The problem with not having thinking time is that opportunities are missed and issues aren’t seen until they become fires. This is not only sad for all experiencing it, but it wastes so much emotional energy (and in many cases, money as well). In some instances, the results could be disastrous.
Making sure you have time for thinking is essential to your job, career, and family. To show how beneficial it can be, I encourage you to try the following tips for two weeks:
- Buy a special notebook that you use only for thinking and reflection. It doesn’t have to be fancy, but it has to be dedicated. I recommend a smaller one that you can carry around with you at all times. I have a small journal that is about the size of my hand that is always with me.

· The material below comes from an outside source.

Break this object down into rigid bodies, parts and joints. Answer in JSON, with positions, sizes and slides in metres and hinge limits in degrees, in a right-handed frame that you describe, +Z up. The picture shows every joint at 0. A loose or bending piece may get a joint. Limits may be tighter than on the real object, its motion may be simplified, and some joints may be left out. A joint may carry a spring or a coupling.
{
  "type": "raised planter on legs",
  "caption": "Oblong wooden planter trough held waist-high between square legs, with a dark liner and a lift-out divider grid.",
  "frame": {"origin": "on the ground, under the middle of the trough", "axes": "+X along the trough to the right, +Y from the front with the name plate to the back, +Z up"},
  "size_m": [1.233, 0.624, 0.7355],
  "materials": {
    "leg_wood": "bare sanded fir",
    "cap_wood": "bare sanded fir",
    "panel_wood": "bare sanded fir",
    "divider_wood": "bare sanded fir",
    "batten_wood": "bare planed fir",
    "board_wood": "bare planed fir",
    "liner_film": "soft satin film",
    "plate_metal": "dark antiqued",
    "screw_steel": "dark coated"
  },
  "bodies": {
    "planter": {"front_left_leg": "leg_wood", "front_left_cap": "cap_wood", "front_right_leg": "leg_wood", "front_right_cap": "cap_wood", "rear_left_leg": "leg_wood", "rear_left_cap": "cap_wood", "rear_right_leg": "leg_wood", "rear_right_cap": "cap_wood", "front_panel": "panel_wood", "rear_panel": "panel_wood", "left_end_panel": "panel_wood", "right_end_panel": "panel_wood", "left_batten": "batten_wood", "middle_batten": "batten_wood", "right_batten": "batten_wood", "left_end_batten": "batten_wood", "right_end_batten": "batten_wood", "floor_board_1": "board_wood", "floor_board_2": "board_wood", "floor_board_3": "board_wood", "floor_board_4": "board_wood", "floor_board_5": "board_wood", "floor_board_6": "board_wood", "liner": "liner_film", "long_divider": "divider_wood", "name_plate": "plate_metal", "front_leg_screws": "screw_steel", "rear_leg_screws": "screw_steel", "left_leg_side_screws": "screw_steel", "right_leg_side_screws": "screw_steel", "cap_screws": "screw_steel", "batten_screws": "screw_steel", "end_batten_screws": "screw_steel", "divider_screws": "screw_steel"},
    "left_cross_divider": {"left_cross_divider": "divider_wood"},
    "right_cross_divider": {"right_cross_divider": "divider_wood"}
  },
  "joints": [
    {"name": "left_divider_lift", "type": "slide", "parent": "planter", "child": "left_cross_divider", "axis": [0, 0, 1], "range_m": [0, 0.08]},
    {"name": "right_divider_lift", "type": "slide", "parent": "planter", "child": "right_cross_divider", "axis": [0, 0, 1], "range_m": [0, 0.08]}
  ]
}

- As you spot behaviors, as ideas come into your head, or as you hear things that you think require further reflection, write them down in the journal. Doing so frees your mental capacity to focus on other things and saves you the stress of constantly having to remind yourself of it. Because you know that you will have a defined process for addressing it, you can write it down and let it go until you can give it the focused attention it deserved. I often come up with ideas right before I’m about to go to sleep, and instead of tossing and turning all night thinking about whatever it was, I write it down and forget it, enabling me to fall asleep much more easily.

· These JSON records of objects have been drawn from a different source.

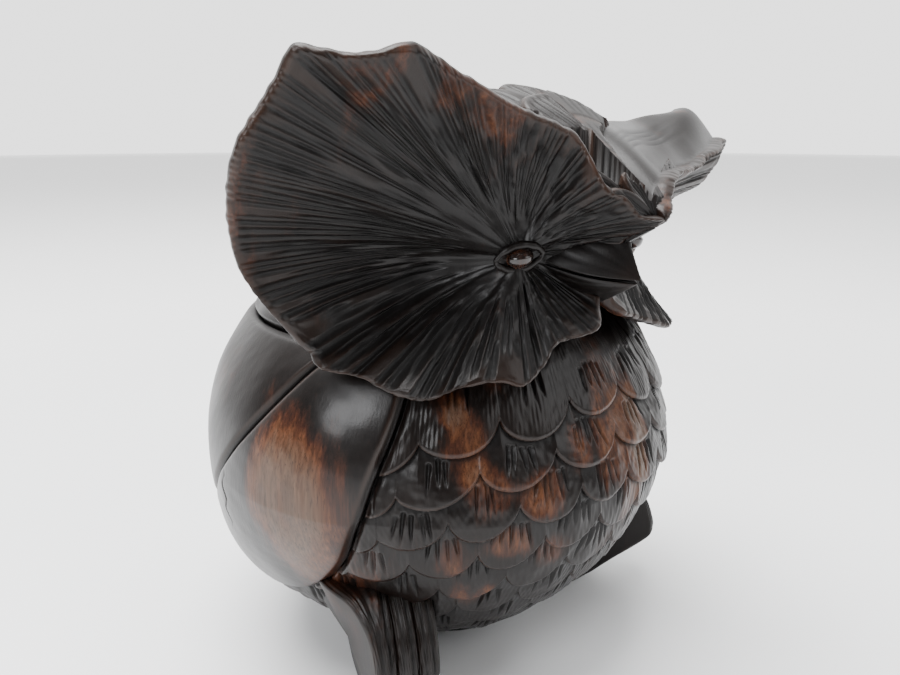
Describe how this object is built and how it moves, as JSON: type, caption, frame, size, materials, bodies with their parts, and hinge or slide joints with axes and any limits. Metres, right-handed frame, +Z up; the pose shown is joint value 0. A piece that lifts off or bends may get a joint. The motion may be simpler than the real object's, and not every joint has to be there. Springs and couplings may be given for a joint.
{
  "type": "carved wooden owl figurine",
  "caption": "Round hand-carved wooden owl with large flared and fluted facial discs, overlapping breast scales, smooth wings, hooked beak and small grooved feet.",
  "frame": {"origin": "centre of the flat base under the ball body", "axes": "+Z up, the owl faces -Y, its own left side is +X"},
  "size_m": [0.1082, 0.1014, 0.1097],
  "materials": {
    "rosewood": "very dark brown streaked with red-brown, vertical grain, hand-rubbed semi-gloss, dusty in the carved grooves",
    "rosewood_streaked": "smooth dark brown with a broad tan band of lighter grain, polished semi-gloss",
    "rosewood_dark": "near-black heartwood, semi-gloss",
    "rosewood_polished": "near-black heartwood polished to a high gloss"
  },
  "bodies": {
    "root": {"torso": "rosewood", "mantle": "rosewood", "tail": "rosewood", "head_crown": "rosewood", "beak_upper": "rosewood_dark", "beak_lower": "rosewood_dark", "breast_row_1": "rosewood", "breast_row_2": "rosewood", "breast_row_3": "rosewood", "breast_row_4": "rosewood", "breast_row_5": "rosewood", "breast_row_6": "rosewood", "breast_row_7": "rosewood", "breast_row_8": "rosewood", "wing_right": "rosewood_streaked", "face_disc_right": "rosewood", "eye_right": "rosewood_polished", "eyelid_right": "rosewood_dark", "toe_right_1": "rosewood", "toe_right_2": "rosewood", "toe_right_3": "rosewood", "wing_left": "rosewood_streaked", "face_disc_left": "rosewood", "eye_left": "rosewood_polished", "eyelid_left": "rosewood_dark", "toe_left_1": "rosewood", "toe_left_2": "rosewood", "toe_left_3": "rosewood"}
  },
  "joints": []
}
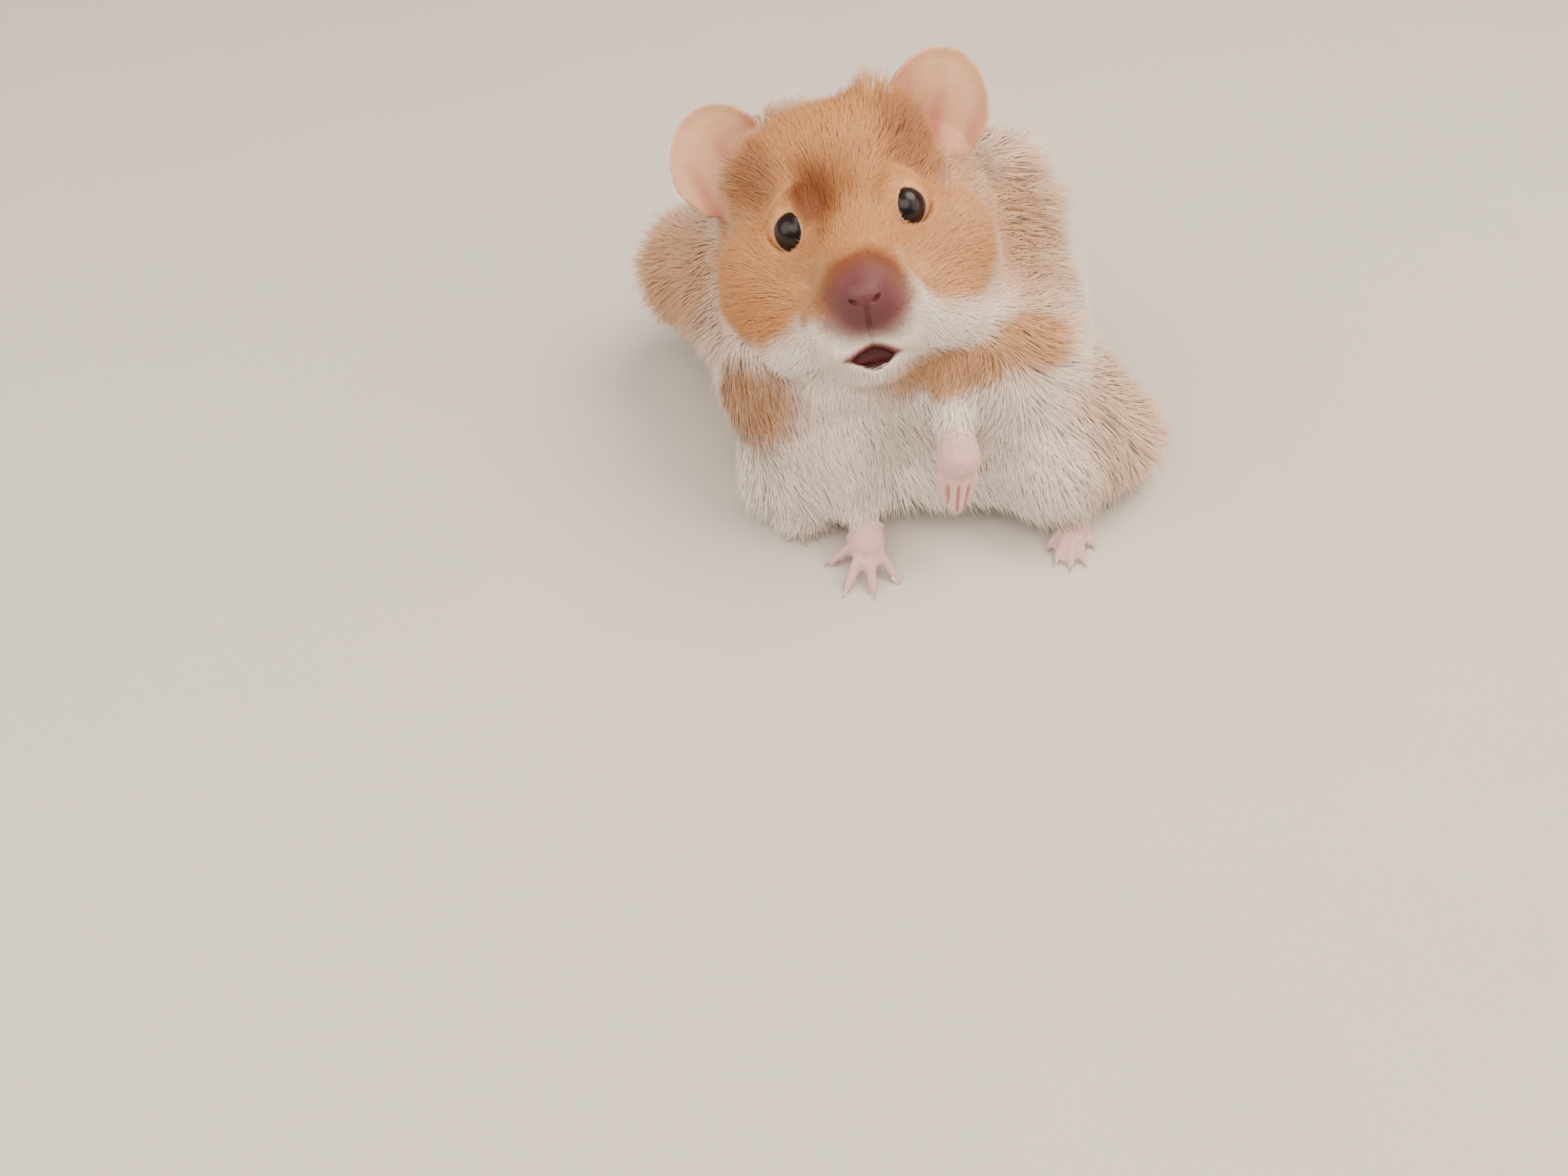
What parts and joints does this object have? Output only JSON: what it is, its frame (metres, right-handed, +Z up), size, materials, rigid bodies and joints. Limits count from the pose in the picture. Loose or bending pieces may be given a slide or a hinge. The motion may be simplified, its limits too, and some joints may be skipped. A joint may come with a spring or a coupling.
{
  "type": "syrian hamster model",
  "caption": "Still life-size model of a long-haired banded Syrian hamster that sits up on its haunches, one forepaw on the floor and the other hanging.",
  "frame": {"origin": "on the floor, below the middle of the model's box", "axes": "+Z up; the animal looks towards -Y and up, its rump lies towards +X, and its left side is on the +X side"},
  "size_m": [0.101, 0.0838, 0.0697],
  "materials": {
    "coat_gold": "long soft golden fur",
    "coat_white": "long soft white fur",
    "skin": "thin pink skin with sparse short hair",
    "eye": "wet black eye"
  },
  "bodies": {
    "root": {"head": "coat_gold", "neck": "coat_gold", "rump": "coat_gold", "trunk": "coat_white", "jaw": "coat_white", "foreleg_left": "coat_white", "foreleg_right": "coat_white", "thigh_left": "coat_white", "thigh_right": "coat_white", "nose": "skin", "ear_left": "skin", "ear_right": "skin", "forepaw_left": "skin", "forepaw_right": "skin", "hind_foot_left": "skin", "hind_foot_right": "skin", "tail": "skin", "eye_left": "eye", "eye_right": "eye"}
  },
  "joints": []
}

- Block “thinking time” on your calendar! This is a critical step in the process, and if you don’t do it, it will fall through the cracks. Think about the time of day that you think best. Are you a morning person? Schedule the time in the morning. Night owl? Schedule it in the evening. Then think about which day you think best. Is it on a weekend, when you don’t have the stress of going into the office? Or on a weekday, when you’re in hyper-productivity mode? Think about if you need two separate thinking time blocks—one for family, and one for work.
- Think about what the environment is where you “think best”. Do the same thing and get the same results. Have you ever heard that saying before? If you try thinking at your desk and your mind goes blank, maybe it’s because that’s not the best location and set-up for you to think. Are you inspirited by nature? Reflect in a garden. Do you get distracted if your laptop or cell phone are in your reach? Make sure they’re put away. Are you an “active” thinker—meaning you think best when you’re walking or doing something active? Or do you think best when you’re sitting still? Figure out what works best for you, and make sure that you create that space when you’re ready for your thinking time.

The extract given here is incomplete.